Astronauts begin Hubble revamping
CAPE CANAVERAL, Fla. A pair of astronauts from space shuttle Columbia carried out the first of five ambitious spacewalks dedicated to improving the Hubble Space Telescope yesterday, and hung a new solar-power array on the orbiting observatory.
The National Aeronautics and Space Administration reported that the first of the two new winglike structures to be added on this mission had passed an "aliveness test," and television pictures from space showed the array in motion.

Saroyan's ashes laid to rest
FRESNO, Calif. The ashes of writer William Saroyan were laid to rest Sunday 20 years after his death in the town that inspired his stories.
Half of Mr. Saroyan's ashes were sent to Armenia after he died at age 72 on May 18, 1981. The other half had been sitting in obscurity on a Fresno chapel's shelf.

Country songwriter Howard dies at 74
NASHVILLE, Tenn. Harlan Howard, the country songwriter who wrote "I Fall to Pieces," "Busted" and more than 100 other hits, died Sunday. He was 74.
Mr. Howard, known as "Mr. Songwriter" in Nashville, wrote such country hits as "I've Got a Tiger by the Tail," "The Key's in the Mailbox" and "Heartaches by the Number."

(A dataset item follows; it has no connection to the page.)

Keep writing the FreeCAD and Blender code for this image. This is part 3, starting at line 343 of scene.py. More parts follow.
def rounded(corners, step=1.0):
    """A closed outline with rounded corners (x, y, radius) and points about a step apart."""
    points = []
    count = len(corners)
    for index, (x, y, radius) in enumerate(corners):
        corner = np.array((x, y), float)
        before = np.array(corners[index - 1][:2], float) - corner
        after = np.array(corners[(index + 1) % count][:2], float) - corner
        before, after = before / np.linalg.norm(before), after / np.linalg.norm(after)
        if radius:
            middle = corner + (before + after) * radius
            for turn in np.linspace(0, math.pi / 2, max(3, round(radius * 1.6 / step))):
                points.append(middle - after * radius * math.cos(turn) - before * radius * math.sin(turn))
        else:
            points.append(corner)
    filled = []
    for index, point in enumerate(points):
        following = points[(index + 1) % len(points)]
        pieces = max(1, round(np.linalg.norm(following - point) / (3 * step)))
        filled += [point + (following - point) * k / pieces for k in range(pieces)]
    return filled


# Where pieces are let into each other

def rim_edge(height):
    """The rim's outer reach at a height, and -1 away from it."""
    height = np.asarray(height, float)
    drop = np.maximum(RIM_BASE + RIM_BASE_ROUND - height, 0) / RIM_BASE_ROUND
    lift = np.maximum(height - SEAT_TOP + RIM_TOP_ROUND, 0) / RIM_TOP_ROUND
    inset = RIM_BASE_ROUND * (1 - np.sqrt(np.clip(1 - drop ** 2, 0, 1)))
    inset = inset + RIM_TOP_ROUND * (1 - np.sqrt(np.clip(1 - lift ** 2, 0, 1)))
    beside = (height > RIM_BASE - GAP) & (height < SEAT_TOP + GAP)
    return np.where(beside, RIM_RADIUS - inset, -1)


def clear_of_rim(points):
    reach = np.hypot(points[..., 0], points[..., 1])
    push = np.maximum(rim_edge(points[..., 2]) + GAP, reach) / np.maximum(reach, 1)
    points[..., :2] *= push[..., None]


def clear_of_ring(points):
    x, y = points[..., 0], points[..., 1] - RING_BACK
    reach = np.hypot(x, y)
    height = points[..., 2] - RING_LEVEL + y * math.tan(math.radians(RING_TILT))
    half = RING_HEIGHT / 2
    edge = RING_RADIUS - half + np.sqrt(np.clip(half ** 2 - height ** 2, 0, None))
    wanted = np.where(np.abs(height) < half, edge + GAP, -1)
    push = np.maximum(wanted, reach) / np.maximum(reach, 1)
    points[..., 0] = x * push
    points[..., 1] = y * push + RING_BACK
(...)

Catholic priests ousted in sex scandal
LOS ANGELES Up to a dozen Roman Catholic priests in the Archdiocese of Los Angeles have been removed from duty as fallout from a child-molestation scandal roiled the church in the United States, the Los Angeles Times reported yesterday.
The Times reported that within the past two weeks, Cardinal Roger Mahoney dismissed up to a dozen Southern California clergymen who were either asked to retire or otherwise leave their ministries.

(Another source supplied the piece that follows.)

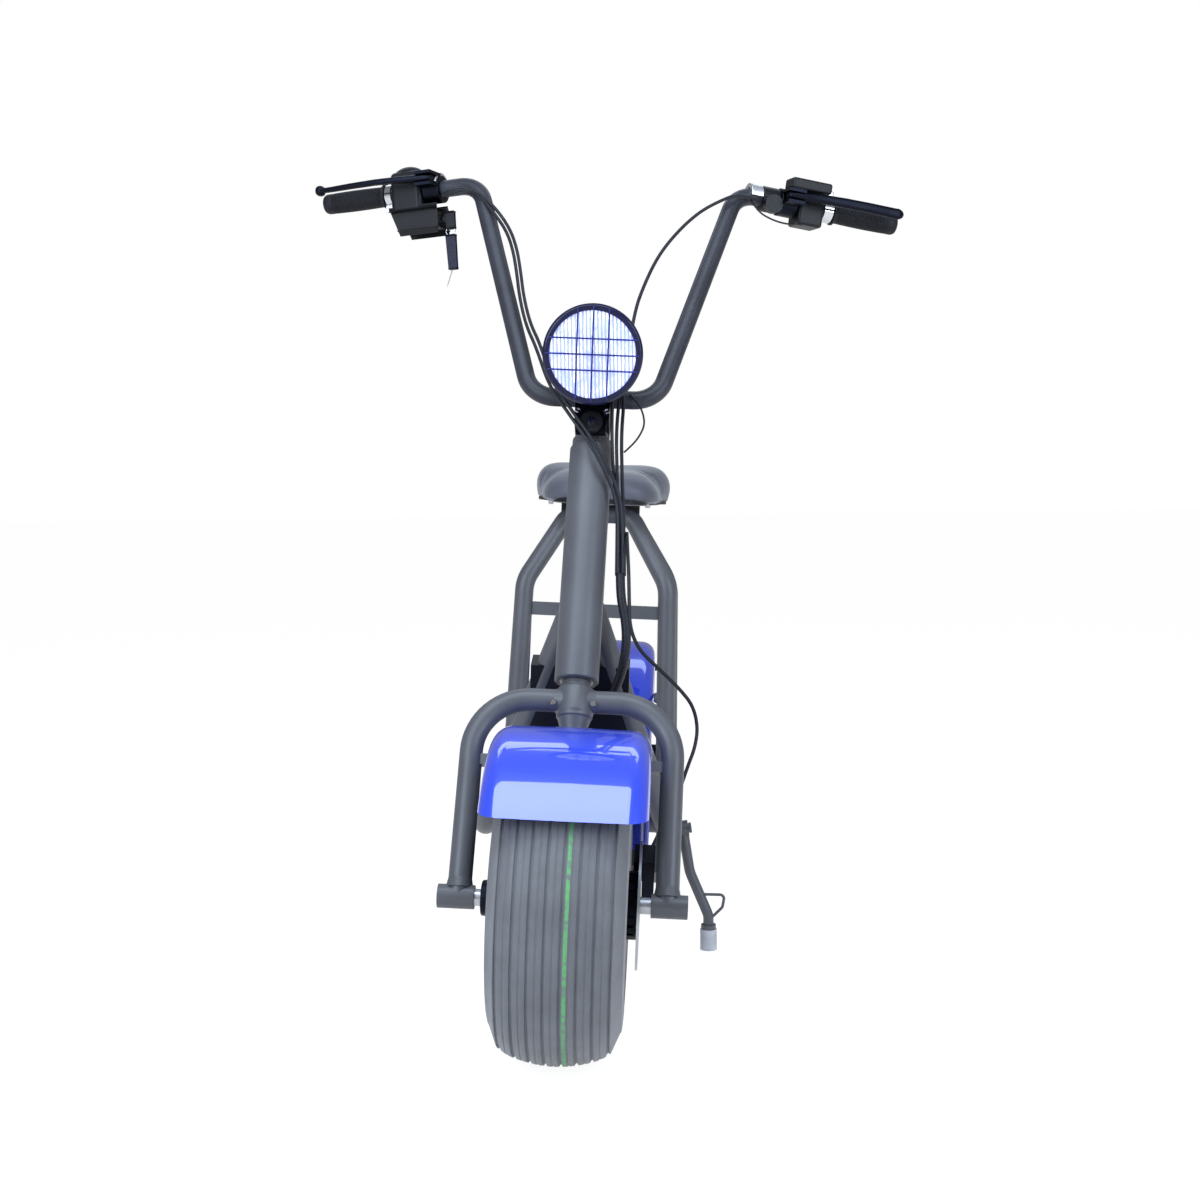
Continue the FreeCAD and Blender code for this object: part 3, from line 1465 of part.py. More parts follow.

Scientists claim nuclear breakthrough
Researchers at Oak Ridge National Laboratory and Rensselaer Polytechnic Institute say they have created a reaction like nuclear fusion the energy source of the sun.
Using a device described as the size of three stacked coffee cups, they zapped tiny dissolved bubbles with sound waves, triggering a flash of light and superhigh temperatures, the scientists report in the journal Science.
Researchers said the experiment, which they called "bubble fusion," created two signs of nuclear fusion: a burst of subatomic particles called neutrons and the production of tritium, an isotope of hydrogen.

Coroner describes dog victim's wounds
LOS ANGELES A coroner testified yesterday that the victim of last year's fatal dog mauling in San Francisco was bitten or clawed everywhere except the soles of her feet and the top of her head.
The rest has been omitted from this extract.